_Extracted information_.
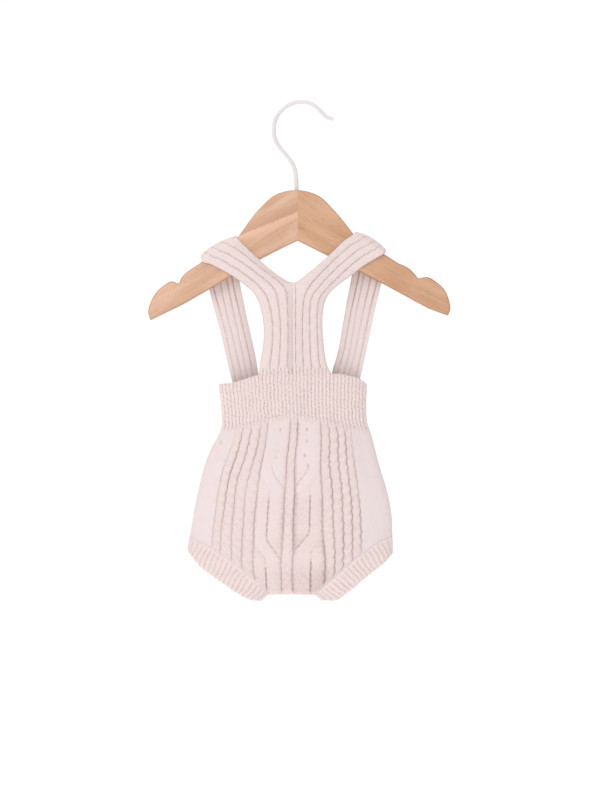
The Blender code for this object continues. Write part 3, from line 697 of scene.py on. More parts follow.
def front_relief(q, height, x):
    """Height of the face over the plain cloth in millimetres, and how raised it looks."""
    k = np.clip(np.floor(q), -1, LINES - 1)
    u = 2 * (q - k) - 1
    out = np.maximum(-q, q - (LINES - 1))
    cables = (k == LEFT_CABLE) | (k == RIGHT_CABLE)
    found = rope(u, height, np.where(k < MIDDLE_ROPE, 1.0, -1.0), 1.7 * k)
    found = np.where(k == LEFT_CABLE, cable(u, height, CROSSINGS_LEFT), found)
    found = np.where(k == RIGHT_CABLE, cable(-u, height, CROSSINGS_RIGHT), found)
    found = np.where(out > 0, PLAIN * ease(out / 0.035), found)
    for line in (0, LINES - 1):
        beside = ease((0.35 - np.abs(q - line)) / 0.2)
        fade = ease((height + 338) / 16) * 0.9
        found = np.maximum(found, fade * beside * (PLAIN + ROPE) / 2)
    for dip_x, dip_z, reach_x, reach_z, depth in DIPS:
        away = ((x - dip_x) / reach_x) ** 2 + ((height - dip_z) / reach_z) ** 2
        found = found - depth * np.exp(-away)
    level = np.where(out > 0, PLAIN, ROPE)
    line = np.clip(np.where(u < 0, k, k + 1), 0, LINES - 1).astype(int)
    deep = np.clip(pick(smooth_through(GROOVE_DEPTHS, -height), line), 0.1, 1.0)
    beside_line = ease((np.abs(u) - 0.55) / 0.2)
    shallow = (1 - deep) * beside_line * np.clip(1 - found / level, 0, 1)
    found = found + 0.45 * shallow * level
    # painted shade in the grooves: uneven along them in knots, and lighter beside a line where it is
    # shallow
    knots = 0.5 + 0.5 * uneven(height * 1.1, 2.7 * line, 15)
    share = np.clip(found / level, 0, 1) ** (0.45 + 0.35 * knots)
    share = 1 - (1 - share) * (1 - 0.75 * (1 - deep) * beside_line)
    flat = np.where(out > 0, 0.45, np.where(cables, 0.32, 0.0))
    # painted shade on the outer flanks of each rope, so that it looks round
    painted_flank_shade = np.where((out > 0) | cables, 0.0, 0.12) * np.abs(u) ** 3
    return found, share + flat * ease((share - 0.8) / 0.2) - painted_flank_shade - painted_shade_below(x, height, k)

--

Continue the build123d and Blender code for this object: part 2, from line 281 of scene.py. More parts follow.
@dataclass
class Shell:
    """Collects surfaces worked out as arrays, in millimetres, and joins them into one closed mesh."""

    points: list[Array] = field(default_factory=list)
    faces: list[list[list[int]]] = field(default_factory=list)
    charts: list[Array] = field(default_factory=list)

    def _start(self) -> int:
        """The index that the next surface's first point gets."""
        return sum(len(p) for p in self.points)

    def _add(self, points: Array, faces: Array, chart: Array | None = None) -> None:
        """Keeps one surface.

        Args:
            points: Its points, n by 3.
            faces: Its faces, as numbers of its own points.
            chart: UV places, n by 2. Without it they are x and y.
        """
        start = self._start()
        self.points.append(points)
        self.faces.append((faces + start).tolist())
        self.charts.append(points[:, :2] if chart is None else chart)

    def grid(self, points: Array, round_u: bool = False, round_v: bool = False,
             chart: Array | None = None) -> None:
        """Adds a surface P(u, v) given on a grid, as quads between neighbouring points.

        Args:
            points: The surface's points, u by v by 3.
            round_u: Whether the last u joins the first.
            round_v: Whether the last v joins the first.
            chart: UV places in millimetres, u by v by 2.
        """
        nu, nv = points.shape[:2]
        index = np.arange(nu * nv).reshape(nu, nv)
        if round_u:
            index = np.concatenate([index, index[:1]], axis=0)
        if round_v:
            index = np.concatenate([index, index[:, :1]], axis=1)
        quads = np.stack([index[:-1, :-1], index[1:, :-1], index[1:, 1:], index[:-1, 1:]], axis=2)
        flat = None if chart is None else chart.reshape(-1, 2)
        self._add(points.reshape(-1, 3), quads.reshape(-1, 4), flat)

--

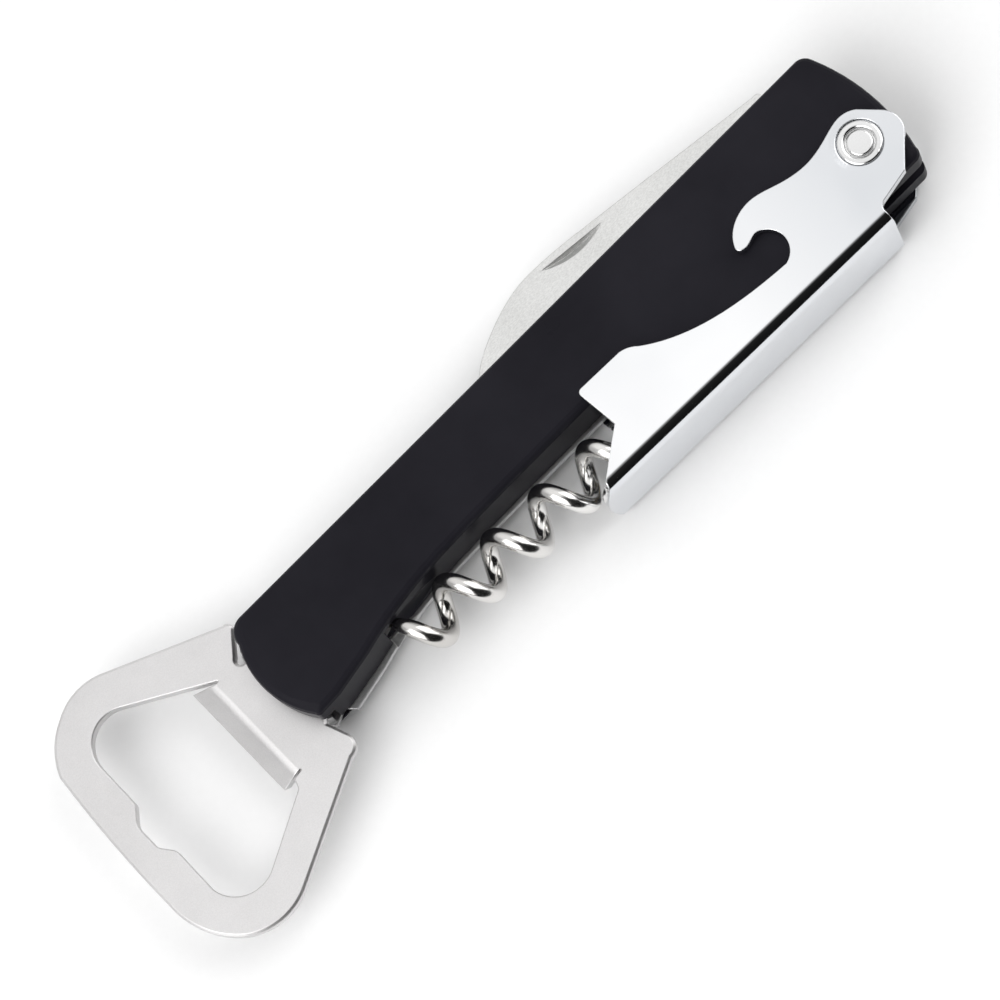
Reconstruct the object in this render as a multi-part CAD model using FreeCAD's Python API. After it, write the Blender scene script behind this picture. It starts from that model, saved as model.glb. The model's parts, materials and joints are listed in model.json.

_Goal_. Starting at the line that contains "The Blender code", repeat each line exactly, and stop after the line that contains "return found, share".

_Final answer_.
The Blender code for this object continues. Write part 3, from line 697 of scene.py on. More parts follow.
def front_relief(q, height, x):
    """Height of the face over the plain cloth in millimetres, and how raised it looks."""
    k = np.clip(np.floor(q), -1, LINES - 1)
    u = 2 * (q - k) - 1
    out = np.maximum(-q, q - (LINES - 1))
    cables = (k == LEFT_CABLE) | (k == RIGHT_CABLE)
    found = rope(u, height, np.where(k < MIDDLE_ROPE, 1.0, -1.0), 1.7 * k)
    found = np.where(k == LEFT_CABLE, cable(u, height, CROSSINGS_LEFT), found)
    found = np.where(k == RIGHT_CABLE, cable(-u, height, CROSSINGS_RIGHT), found)
    found = np.where(out > 0, PLAIN * ease(out / 0.035), found)
    for line in (0, LINES - 1):
        beside = ease((0.35 - np.abs(q - line)) / 0.2)
        fade = ease((height + 338) / 16) * 0.9
        found = np.maximum(found, fade * beside * (PLAIN + ROPE) / 2)
    for dip_x, dip_z, reach_x, reach_z, depth in DIPS:
        away = ((x - dip_x) / reach_x) ** 2 + ((height - dip_z) / reach_z) ** 2
        found = found - depth * np.exp(-away)
    level = np.where(out > 0, PLAIN, ROPE)
    line = np.clip(np.where(u < 0, k, k + 1), 0, LINES - 1).astype(int)
    deep = np.clip(pick(smooth_through(GROOVE_DEPTHS, -height), line), 0.1, 1.0)
    beside_line = ease((np.abs(u) - 0.55) / 0.2)
    shallow = (1 - deep) * beside_line * np.clip(1 - found / level, 0, 1)
    found = found + 0.45 * shallow * level
    # painted shade in the grooves: uneven along them in knots, and lighter beside a line where it is
    # shallow
    knots = 0.5 + 0.5 * uneven(height * 1.1, 2.7 * line, 15)
    share = np.clip(found / level, 0, 1) ** (0.45 + 0.35 * knots)
    share = 1 - (1 - share) * (1 - 0.75 * (1 - deep) * beside_line)
    flat = np.where(out > 0, 0.45, np.where(cables, 0.32, 0.0))
    # painted shade on the outer flanks of each rope, so that it looks round
    painted_flank_shade = np.where((out > 0) | cables, 0.0, 0.12) * np.abs(u) ** 3
    return found, share + flat * ease((share - 0.8) / 0.2) - painted_flank_shade - painted_shade_below(x, height, k)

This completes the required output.